- Job
Restate each of the lines given below, word for word.

....

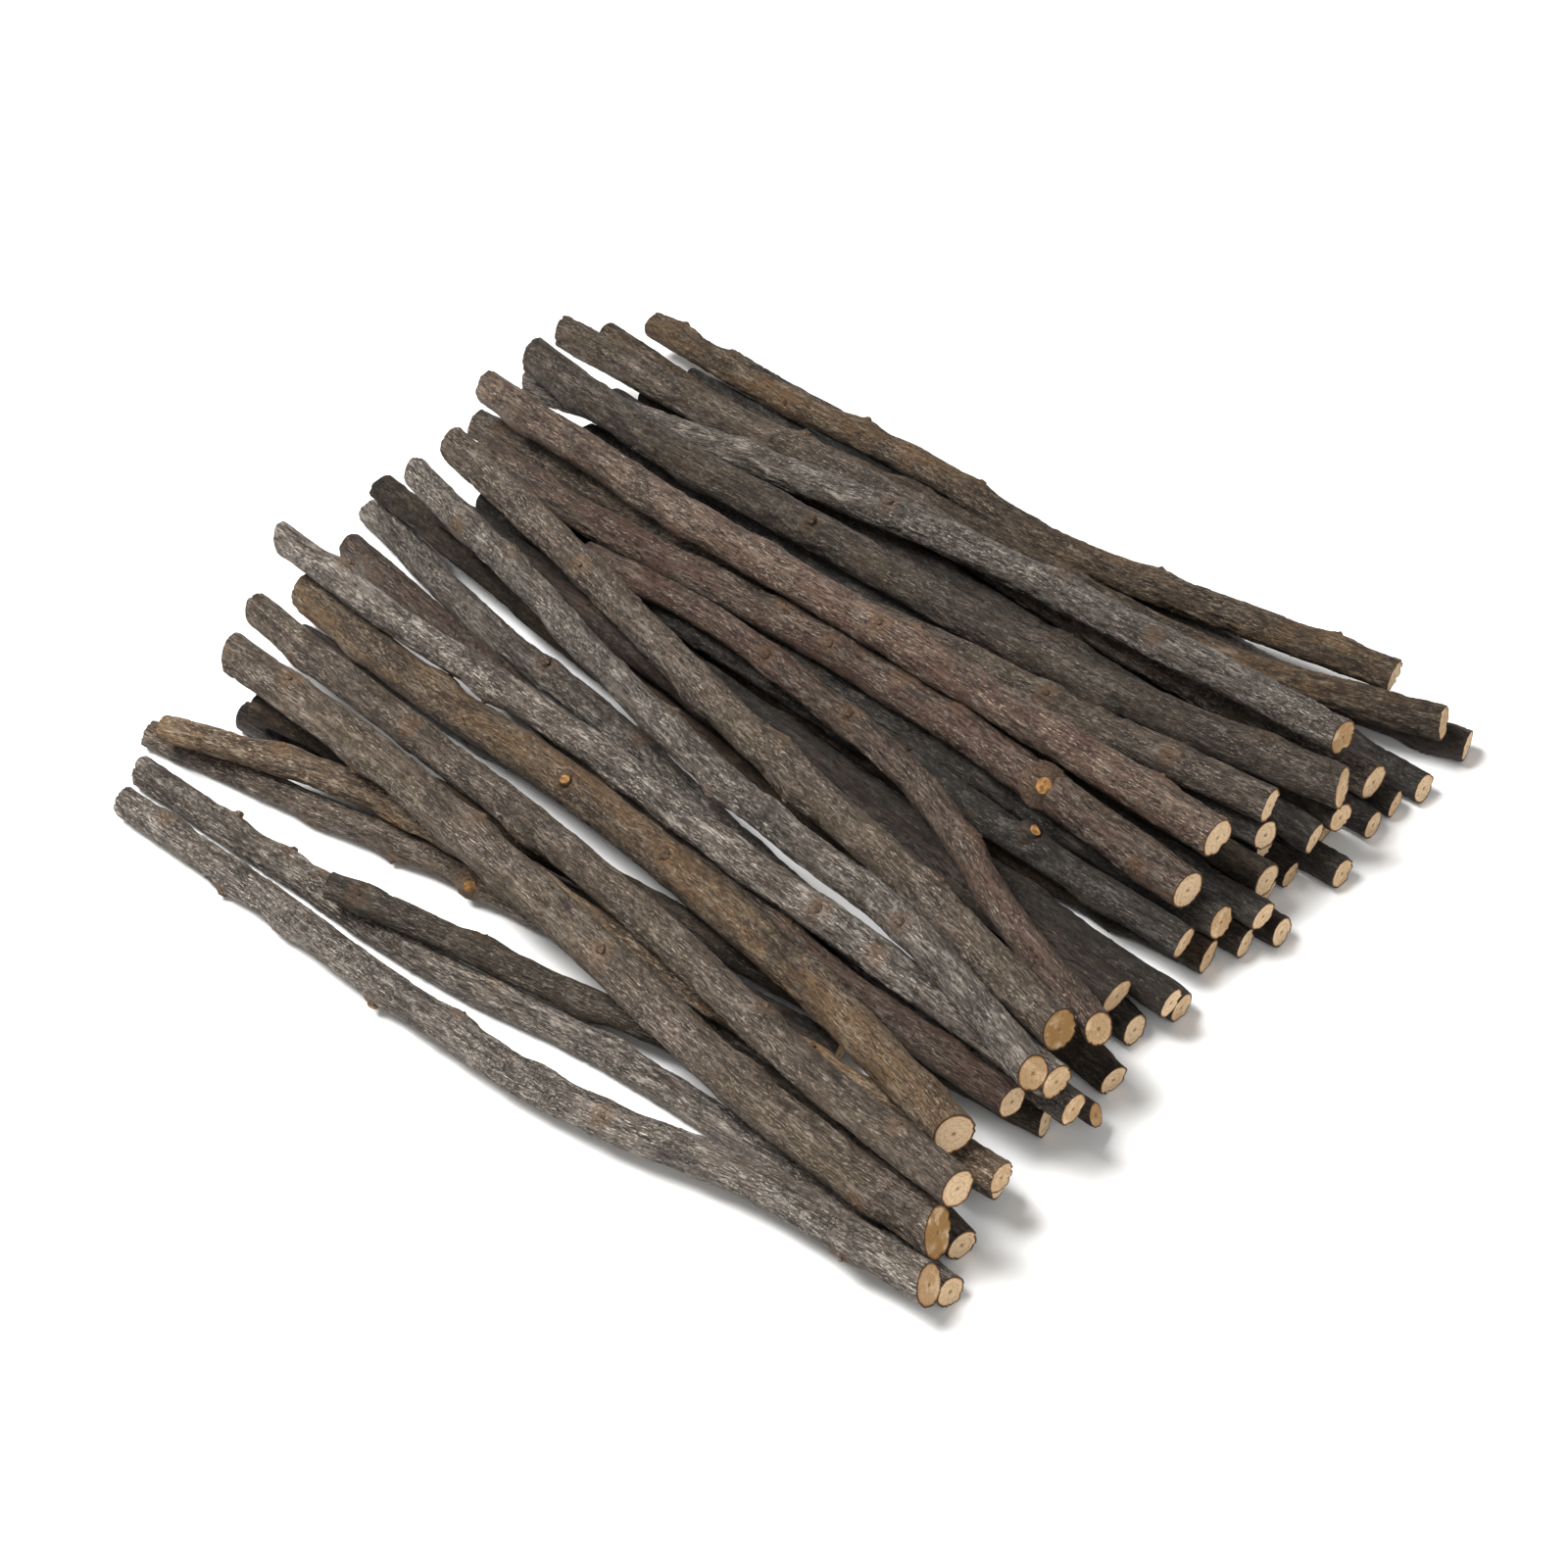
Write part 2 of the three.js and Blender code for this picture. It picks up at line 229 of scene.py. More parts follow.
def bark_tree():
    """Sweeps a rod along its path, raises the bark on it, saws its ends and sets its stubs."""
    tree, given = new_tree("Bark on a rod", [
        ("Sides", "NodeSocketInt", 44),
        ("Rings", "NodeSocketInt", 370),
        ("Stubs", "NodeSocketObject", None),
        ("Length", "NodeSocketFloat", 0.2),
        ("Chord", "NodeSocketVector", (1, 0, 0)),
        ("Seed", "NodeSocketFloat", 0.0),
        ("Tone", "NodeSocketFloat", 1.0),
        ("Stain", "NodeSocketFloat", 0.0),
        ("Thin slant", "NodeSocketVector", (0, 0, 0)),
        ("Butt slant", "NodeSocketVector", (0, 0, 0)),
        ("Swelling", "NodeSocketFloat", 0.5 * MM),
        ("Crack depth", "NodeSocketFloat", 0.35 * MM),
        ("Flake height", "NodeSocketFloat", 0.15 * MM),
        ("Grit height", "NodeSocketFloat", 0.12 * MM),
        ("Knot swelling", "NodeSocketFloat", 0.7 * MM),
        ("Wander", "NodeSocketFloat", 0.4 * MM),
        ("Bark", "NodeSocketMaterial", None),
        ("Sawn wood", "NodeSocketMaterial", None),
        ("Healed scar", "NodeSocketMaterial", None),
    ])
    g = given.outputs
    math_node, vector_node = "ShaderNodeMath", "ShaderNodeVectorMath"

    # The swept rod. round is the direction from the pith, and thick the radius.
    path = add(tree, "GeometryNodeMeshToCurve", {"Mesh": g["Geometry"]})
    path = add(tree, "GeometryNodeResampleCurve", {"Curve": path, "Count": g["Rings"]})
    circle = add(tree, "GeometryNodeCurvePrimitiveCircle", {"Resolution": g["Sides"], "Radius": 1.0})
    place = add(tree, "GeometryNodeInputPosition")
    circle = add(tree, "GeometryNodeStoreNamedAttribute",
                 {"Geometry": circle, "Name": "round", "Value": place},
                 data_type="FLOAT_VECTOR", domain="POINT")
    thick = add(tree, "GeometryNodeInputNamedAttribute", {"Name": "thick"}, data_type="FLOAT")
    rod = add(tree, "GeometryNodeCurveToMesh",
              {"Curve": path, "Profile Curve": circle, "Scale": thick, "Fill Caps": True})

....

- Finished task
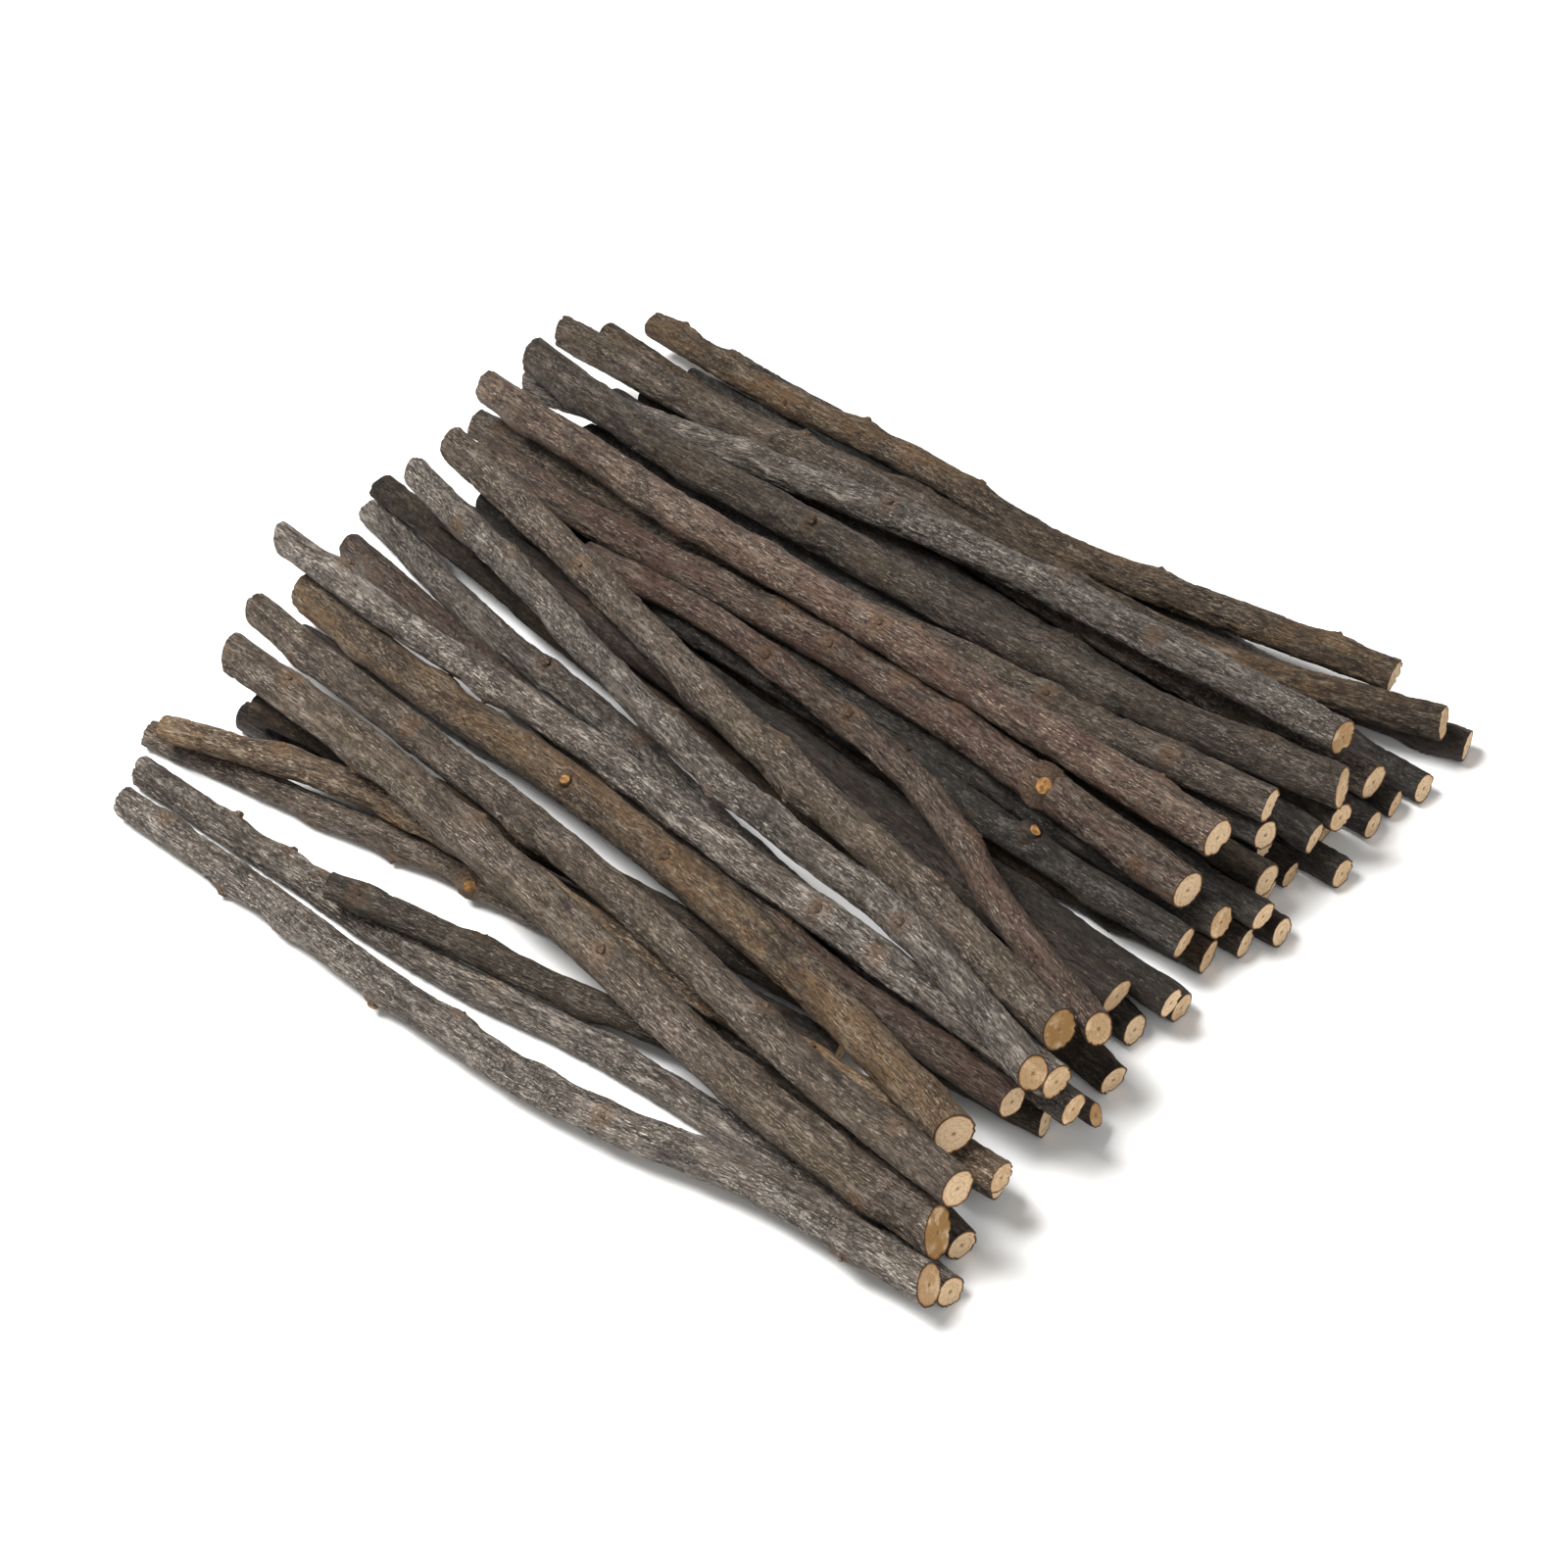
Write part 2 of the three.js and Blender code for this picture. It picks up at line 229 of scene.py. More parts follow.
def bark_tree():
    """Sweeps a rod along its path, raises the bark on it, saws its ends and sets its stubs."""
    tree, given = new_tree("Bark on a rod", [
        ("Sides", "NodeSocketInt", 44),
        ("Rings", "NodeSocketInt", 370),
        ("Stubs", "NodeSocketObject", None),
        ("Length", "NodeSocketFloat", 0.2),
        ("Chord", "NodeSocketVector", (1, 0, 0)),
        ("Seed", "NodeSocketFloat", 0.0),
        ("Tone", "NodeSocketFloat", 1.0),
        ("Stain", "NodeSocketFloat", 0.0),
        ("Thin slant", "NodeSocketVector", (0, 0, 0)),
        ("Butt slant", "NodeSocketVector", (0, 0, 0)),
        ("Swelling", "NodeSocketFloat", 0.5 * MM),
        ("Crack depth", "NodeSocketFloat", 0.35 * MM),
        ("Flake height", "NodeSocketFloat", 0.15 * MM),
        ("Grit height", "NodeSocketFloat", 0.12 * MM),
        ("Knot swelling", "NodeSocketFloat", 0.7 * MM),
        ("Wander", "NodeSocketFloat", 0.4 * MM),
        ("Bark", "NodeSocketMaterial", None),
        ("Sawn wood", "NodeSocketMaterial", None),
        ("Healed scar", "NodeSocketMaterial", None),
    ])
    g = given.outputs
    math_node, vector_node = "ShaderNodeMath", "ShaderNodeVectorMath"

    # The swept rod. round is the direction from the pith, and thick the radius.
    path = add(tree, "GeometryNodeMeshToCurve", {"Mesh": g["Geometry"]})
    path = add(tree, "GeometryNodeResampleCurve", {"Curve": path, "Count": g["Rings"]})
    circle = add(tree, "GeometryNodeCurvePrimitiveCircle", {"Resolution": g["Sides"], "Radius": 1.0})
    place = add(tree, "GeometryNodeInputPosition")
    circle = add(tree, "GeometryNodeStoreNamedAttribute",
                 {"Geometry": circle, "Name": "round", "Value": place},
                 data_type="FLOAT_VECTOR", domain="POINT")
    thick = add(tree, "GeometryNodeInputNamedAttribute", {"Name": "thick"}, data_type="FLOAT")
    rod = add(tree, "GeometryNodeCurveToMesh",
              {"Curve": path, "Profile Curve": circle, "Scale": thick, "Fill Caps": True})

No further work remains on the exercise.